Gov. Jesse Ventura, a man with a reputation for speaking his mind, apparently won't share his preference for a winner in the presidential race.

Not even fellow political outsider Ralph Nader is likely to get the former pro wrestler's open support, although the two will share the stage for a town-hall meeting today in Minnesota, a state still up for grabs.

"He just is sticking with his decision not to endorse," Ventura spokesman John Wodele told the Associated Press.

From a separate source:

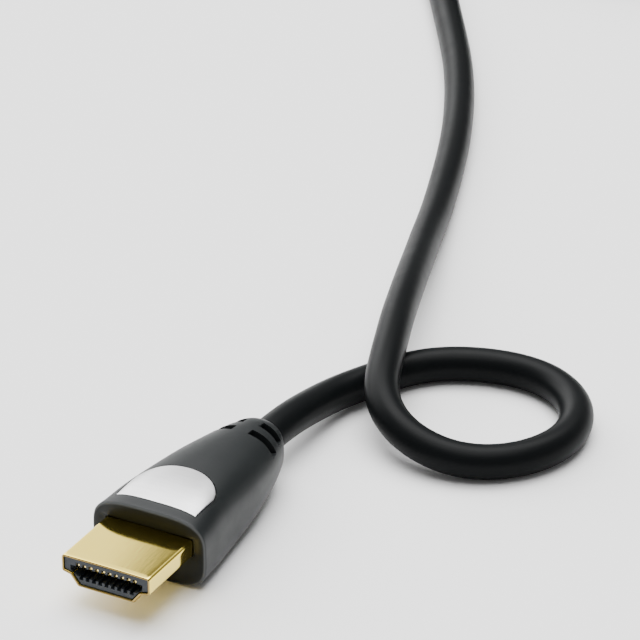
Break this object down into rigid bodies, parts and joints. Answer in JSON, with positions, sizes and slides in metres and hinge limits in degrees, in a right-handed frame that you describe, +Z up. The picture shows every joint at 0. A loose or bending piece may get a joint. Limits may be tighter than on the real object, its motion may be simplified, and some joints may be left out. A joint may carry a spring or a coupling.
{
  "type": "hdmi cable",
  "caption": "Audio and video cable with a gold-plated plug at each end; one loose loop, the rest coiled and tied.",
  "frame": {"origin": "on the floor under the middle of the near plug, the cord and what is on it left out", "axes": "+Y from the near plug's mating end towards its cord, +Z up from the underside to the label plate, +X to the right seen from above"},
  "size_m": [0.1253, 0.318, 0.0122],
  "materials": {
    "gold_plate": "polished gold plating",
    "insulator": "satin moulded",
    "moulded_body": "satin soft-touch",
    "label_plate": "brushed",
    "cord_jacket": "satin",
    "tie": "matte"
  },
  "bodies": {
    "root": {"plug_shell": "gold_plate", "plug_insulator": "insulator", "plug_body": "moulded_body", "plug_label_plate": "label_plate", "contact_01": "gold_plate", "contact_02": "gold_plate", "contact_03": "gold_plate", "contact_04": "gold_plate", "contact_05": "gold_plate", "contact_06": "gold_plate", "contact_07": "gold_plate", "contact_08": "gold_plate", "contact_09": "gold_plate", "contact_10": "gold_plate", "contact_11": "gold_plate", "contact_12": "gold_plate", "contact_13": "gold_plate", "contact_14": "gold_plate", "contact_15": "gold_plate", "contact_16": "gold_plate", "contact_17": "gold_plate", "contact_18": "gold_plate", "contact_19": "gold_plate", "cord_run": "cord_jacket", "cord_coil": "cord_jacket", "cord_tie": "tie", "cord_tail": "cord_jacket", "far_shell": "gold_plate", "far_insulator": "insulator", "far_body": "moulded_body", "far_label_plate": "label_plate", "far_contact_01": "gold_plate", "far_contact_02": "gold_plate", "far_contact_03": "gold_plate", "far_contact_04": "gold_plate", "far_contact_05": "gold_plate", "far_contact_06": "gold_plate", "far_contact_07": "gold_plate", "far_contact_08": "gold_plate", "far_contact_09": "gold_plate", "far_contact_10": "gold_plate", "far_contact_11": "gold_plate", "far_contact_12": "gold_plate", "far_contact_13": "gold_plate", "far_contact_14": "gold_plate", "far_contact_15": "gold_plate", "far_contact_16": "gold_plate", "far_contact_17": "gold_plate", "far_contact_18": "gold_plate", "far_contact_19": "gold_plate"}
  },
  "joints": []
}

Mr. Ventura's appearance at the University of Minnesota for the ABC program "Nightline" could help muffle the warning from some liberals that a vote for Mr. Nader is a wasted vote or an effective vote for Republican George W. Bush, said Nader spokeswoman Stacy Malkan.

Bipartisan solution

Want to save Social Security? Have more babies, say Pro-Life Students.
Yesterday at Union Station, the College Park, Md.-based group was distributing fliers announcing, "Only cure for Social Security: Less Taxes, More Children."
The flier refers to the declining number of U.S. workers per retiree from an 8-to-1 ratio in the 1950s to a projected 2-to-1 ratio by 2020 and says, "Children are needed to support the infrastructure, buy stocks and houses [and] pay Social Security."
The fliers include the Internet address for the group's Web site www.prolifestudents.org which explains, among other things, the "dangerous myth" of overpopulation.

Boo

From "The Tonight Show with Jay Leno": "Hey, you really want to scare Al Gore this Halloween? Dress up as Ralph Nader."